Luckily there are other sources of information in AWR, and system metrics is one of those thing which provides a more detailed view of the system performance. So I’ve used the following query to pull all the data out of DBA_HIST_SYSMETRIC_HISTORY:
with t_interval as ( select /*+ inline */ sysdate-30 begin, sysdate as end from dual ) select begin_time , end_time , aas , logons_sec , redo_sec , user_calls_sec , exec_sec , phys_reads_sec , network_sec , io_mb_sec , txn_sec , phys_writes_sec , io_req_sec , lio_txn , parse_cnt_txn , phys_reads_txn , redo_txn , response_txn , db_changes_txn , avg_1b_sync_read, sql_response from ( select begin_time , end_time , metric_name , value from dba_hist_sysmetric_history, t_interval t where begin_time >= t.begin and end_time <= t.end and dbid = (select d.dbid from v$database d) and instance_number = (select i.instance_number from v$instance i) ) pivot ( max(value) for metric_name in ( 'Logons Per Sec' as logons_sec , 'Redo Generated Per Sec' as redo_sec , 'Average Active Sessions' as aas , 'Total Parse Count Per Txn' as parse_cnt_txn , 'Physical Reads Per Txn' as phys_reads_txn , 'Redo Generated Per Txn' as redo_txn , 'User Calls Per Sec' as user_calls_sec , 'Average Synchronous Single-Block Read Latency' as avg_1b_sync_read , 'Response Time Per Txn' as response_txn , 'Executions Per Sec' as exec_sec , 'Physical Reads Per Sec' as phys_reads_sec , 'Network Traffic Volume Per Sec' as network_sec , 'Logical Reads Per Txn' as lio_txn , 'DB Block Changes Per Txn' as db_changes_txn , 'I/O Megabytes per Second' as io_mb_sec , 'User Transaction Per Sec' as txn_sec , 'SQL Service Response Time' as sql_response , 'Physical Writes Per Sec' as phys_writes_sec , 'I/O Requests per Second' as io_req_sec ) ) order by begin_time;
Then I used Excel to plot Transaction per Second metric (which is stored once every minute) and combined two sets of values into one graph:
And here is an important detail: 1st period is in red!

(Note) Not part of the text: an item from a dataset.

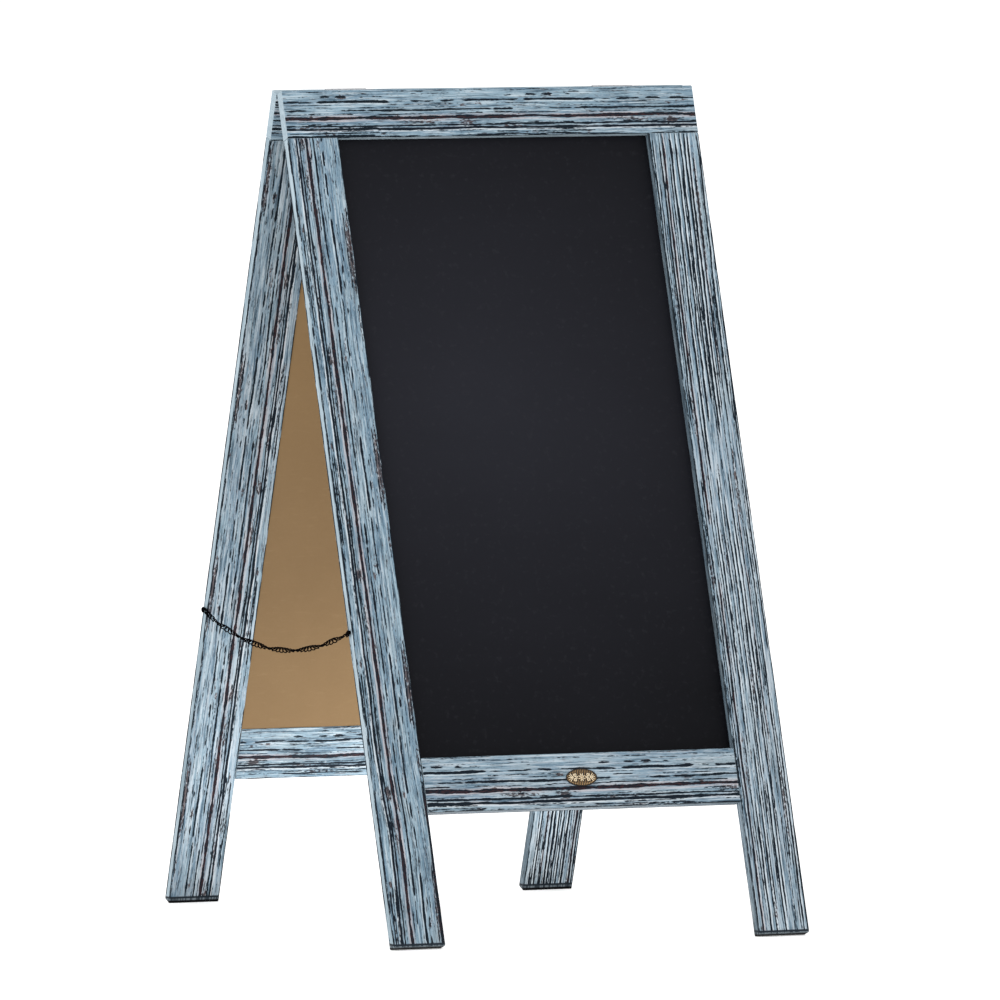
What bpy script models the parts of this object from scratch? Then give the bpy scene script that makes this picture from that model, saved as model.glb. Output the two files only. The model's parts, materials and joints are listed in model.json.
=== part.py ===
"""Menu chalkboard easel: two equal wooden frames with chalkboards, hinged at the top.

The frames lean against each other as an A and two side chains stop them from spreading.
World axes: X across the width, -Y towards the front (the side with the badge), +Z up.
The origin is on the floor, midway between the feet.
"""
import math

import bmesh
import bpy
from mathutils import Matrix, Vector

# ---- Driving dimensions, in metres ------------------------------------------------
WIDTH = 0.508                   # across each frame
FRAME_LENGTH = 1.003            # top edge to foot, along the frame
THICKNESS = 0.014               # of the boards that make the frames
STILE_WIDTH = 0.062
TOP_RAIL_HEIGHT = 0.0565
BOTTOM_RAIL_HEIGHT = 0.063
LEG_DROP = 0.154                # leg below the bottom rail
LEAN = math.radians(19.3)       # of each frame from the vertical when open

GAP = 0.0003                    # left between pieces that touch
CLOSED_GAP = 0.0004             # between the inner faces of the closed frames
EDGE_ROUND = 0.0008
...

So the pattern of transactions on this system is very inconsistent, and while the 1st AWR report showed only 26 transactions per second (TX/sec) on per-hour average, the spikes during this period were normally as high as 600 on per-minute average (Y axis is not shown on the screenshot). The second AWR report, which showed an increase of 100% in TX/sec on per-hour average compared to the 1st report, is actually showing that spikes of per-minute averages in TX/sec went down to around 200.
While analyzing different sorts of average values in AWR or Statspack, keep the time interval in mind. Different patterns of real data may result in odd averages depending on the interval used for averaging values.